Sunday, 18 December 2016

Scotland To Unveil Its Brexit Plan


The Scottish government is ready to publish its proposals for Scotland's future relationship with the EU after Brexit.

A paper titled "Scotland's place in Europe" will be published on Tuesday.

Brexit minister Michael Russell said it would include plans to retain a place for Scotland in the single market and new devolved powers for Holyrood.

Prime Minister Theresa May has said she is "willing to listen to options", but Chancellor Philip Hammond has suggested a special deal is "not realistic".

The Scottish government has been studying its options around Brexit, with First Minister Nicola Sturgeon setting up a "standing council" of experts for advice.

Ms Sturgeon has outlined five key interests for Scotland in the process, including access to the European single market, protection for workers' rights, a say in shaping rules and the need to "make sure Scotland's voice is heard".

In June's EU referendum, 62% of those who turned out in Scotland backed remain, to 38% for leave.

Mr Russell said the SNP government's ideal position would be for Scotland to be an independent EU member state, but said it had committed to putting forward "compromise proposals" to "mitigate the Brexit damage".

He said: "At the heart of our plan is a framework to keep Scotland's place in the European single market.

"That is vital for jobs, investment and our long-term prosperity, which are all seriously threatened by the hard Brexit now championed by the right-wing of the Tory party.

"This plan advocates continued single-market membership for the whole of the UK - but also outlines ways in which that could be achieved for Scotland, even if the rest of the UK leaves the single market.

"We do not underestimate the complexities involved. However, Brexit presents everyone with an unprecedented challenge, and with political goodwill on all sides and a willingness to co-operate, these proposals can effect a solution for Scotland."

Mr Russell said the paper would also target a "substantial transfer of new powers to Holyrood", reflecting the fact that Brexit will see powers come back to the UK from Brussels.

He said: "There must be no attempt to use Westminster as cover for a Westminster power grab.

"The plans we outline to maintain Scotland's place in the single market will also require new powers to be devolved to Edinburgh.

"Our intention is that these proposals can be discussed and agreed in a UK context and then form part of the UK government's overall negotiating position when Article 50 is triggered."

It is expected that the proposals will also be announced to MSPs at Holyrood at some stage.

The UK government has repeatedly pledged to listen to options and engage with the devolved administrations, but has warned their leaders not to "undermine the UK's position".

After Chancellor Philip Hammond visited Edinburgh earlier in December, the Scottish government insisted that he indicated he "looked forward to hearing our proposals" and said they would be "considered fully".

However, Mr Hammond himself appeared to rule out a special Brexit deal for Scotland, saying it was "not realistic".

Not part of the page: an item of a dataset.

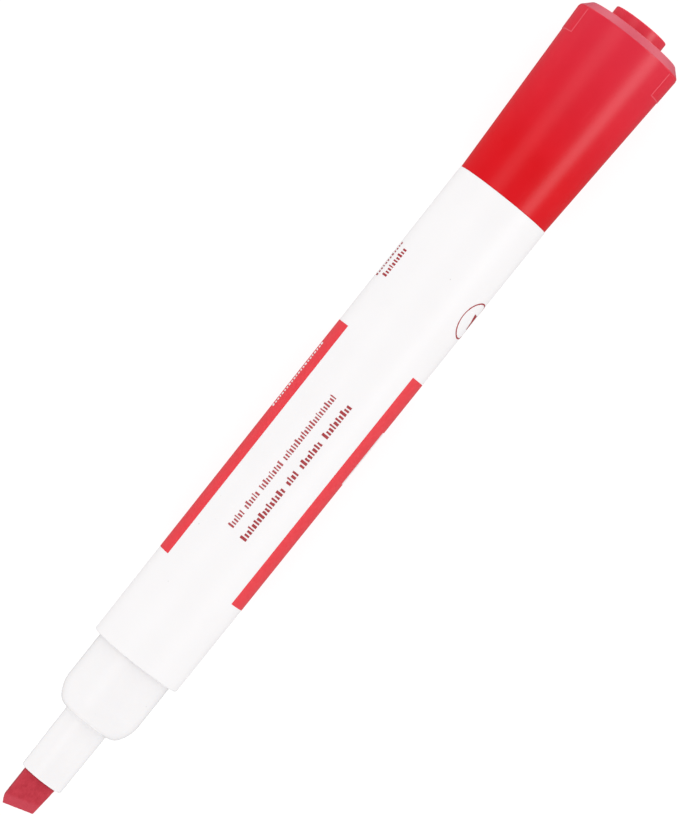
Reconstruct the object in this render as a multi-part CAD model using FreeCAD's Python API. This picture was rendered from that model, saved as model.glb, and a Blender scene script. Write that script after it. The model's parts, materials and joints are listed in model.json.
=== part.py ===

He told reporters that it was "clear that we can't have a different deal or different outcomes for different parts of the UK", and added that it would be a "disadvantage" for Scotland to be outside whatever new relationship the UK negotiates with the EU.

This echoed earlier comments from Scottish Secretary David Mundell, who told MSPs that while Scotland's concerns would be "right at the heart of the process", there would be no "special deal".

Mr Hammond said he wanted to work closely with the Scottish government and the other devolved administrations in order to "secure the best possible deal" for all parts of the UK, and also called for "sensible discussions" over what new powers are devolved to Holyrood post-Brexit.

Ahead of the publication of the latest Scottish government's EU proposals, Mr Mundell said: "We'll consider the Scottish government's proposals carefully.

"I hope to see plans that are credible and backed up by evidence. I also hope they commit to working closely with us - a Team UK approach - to get the best possible deal.

"That is how we will get the right deal for the whole of the UK - and the right deal for the UK will be the right deal for Scotland".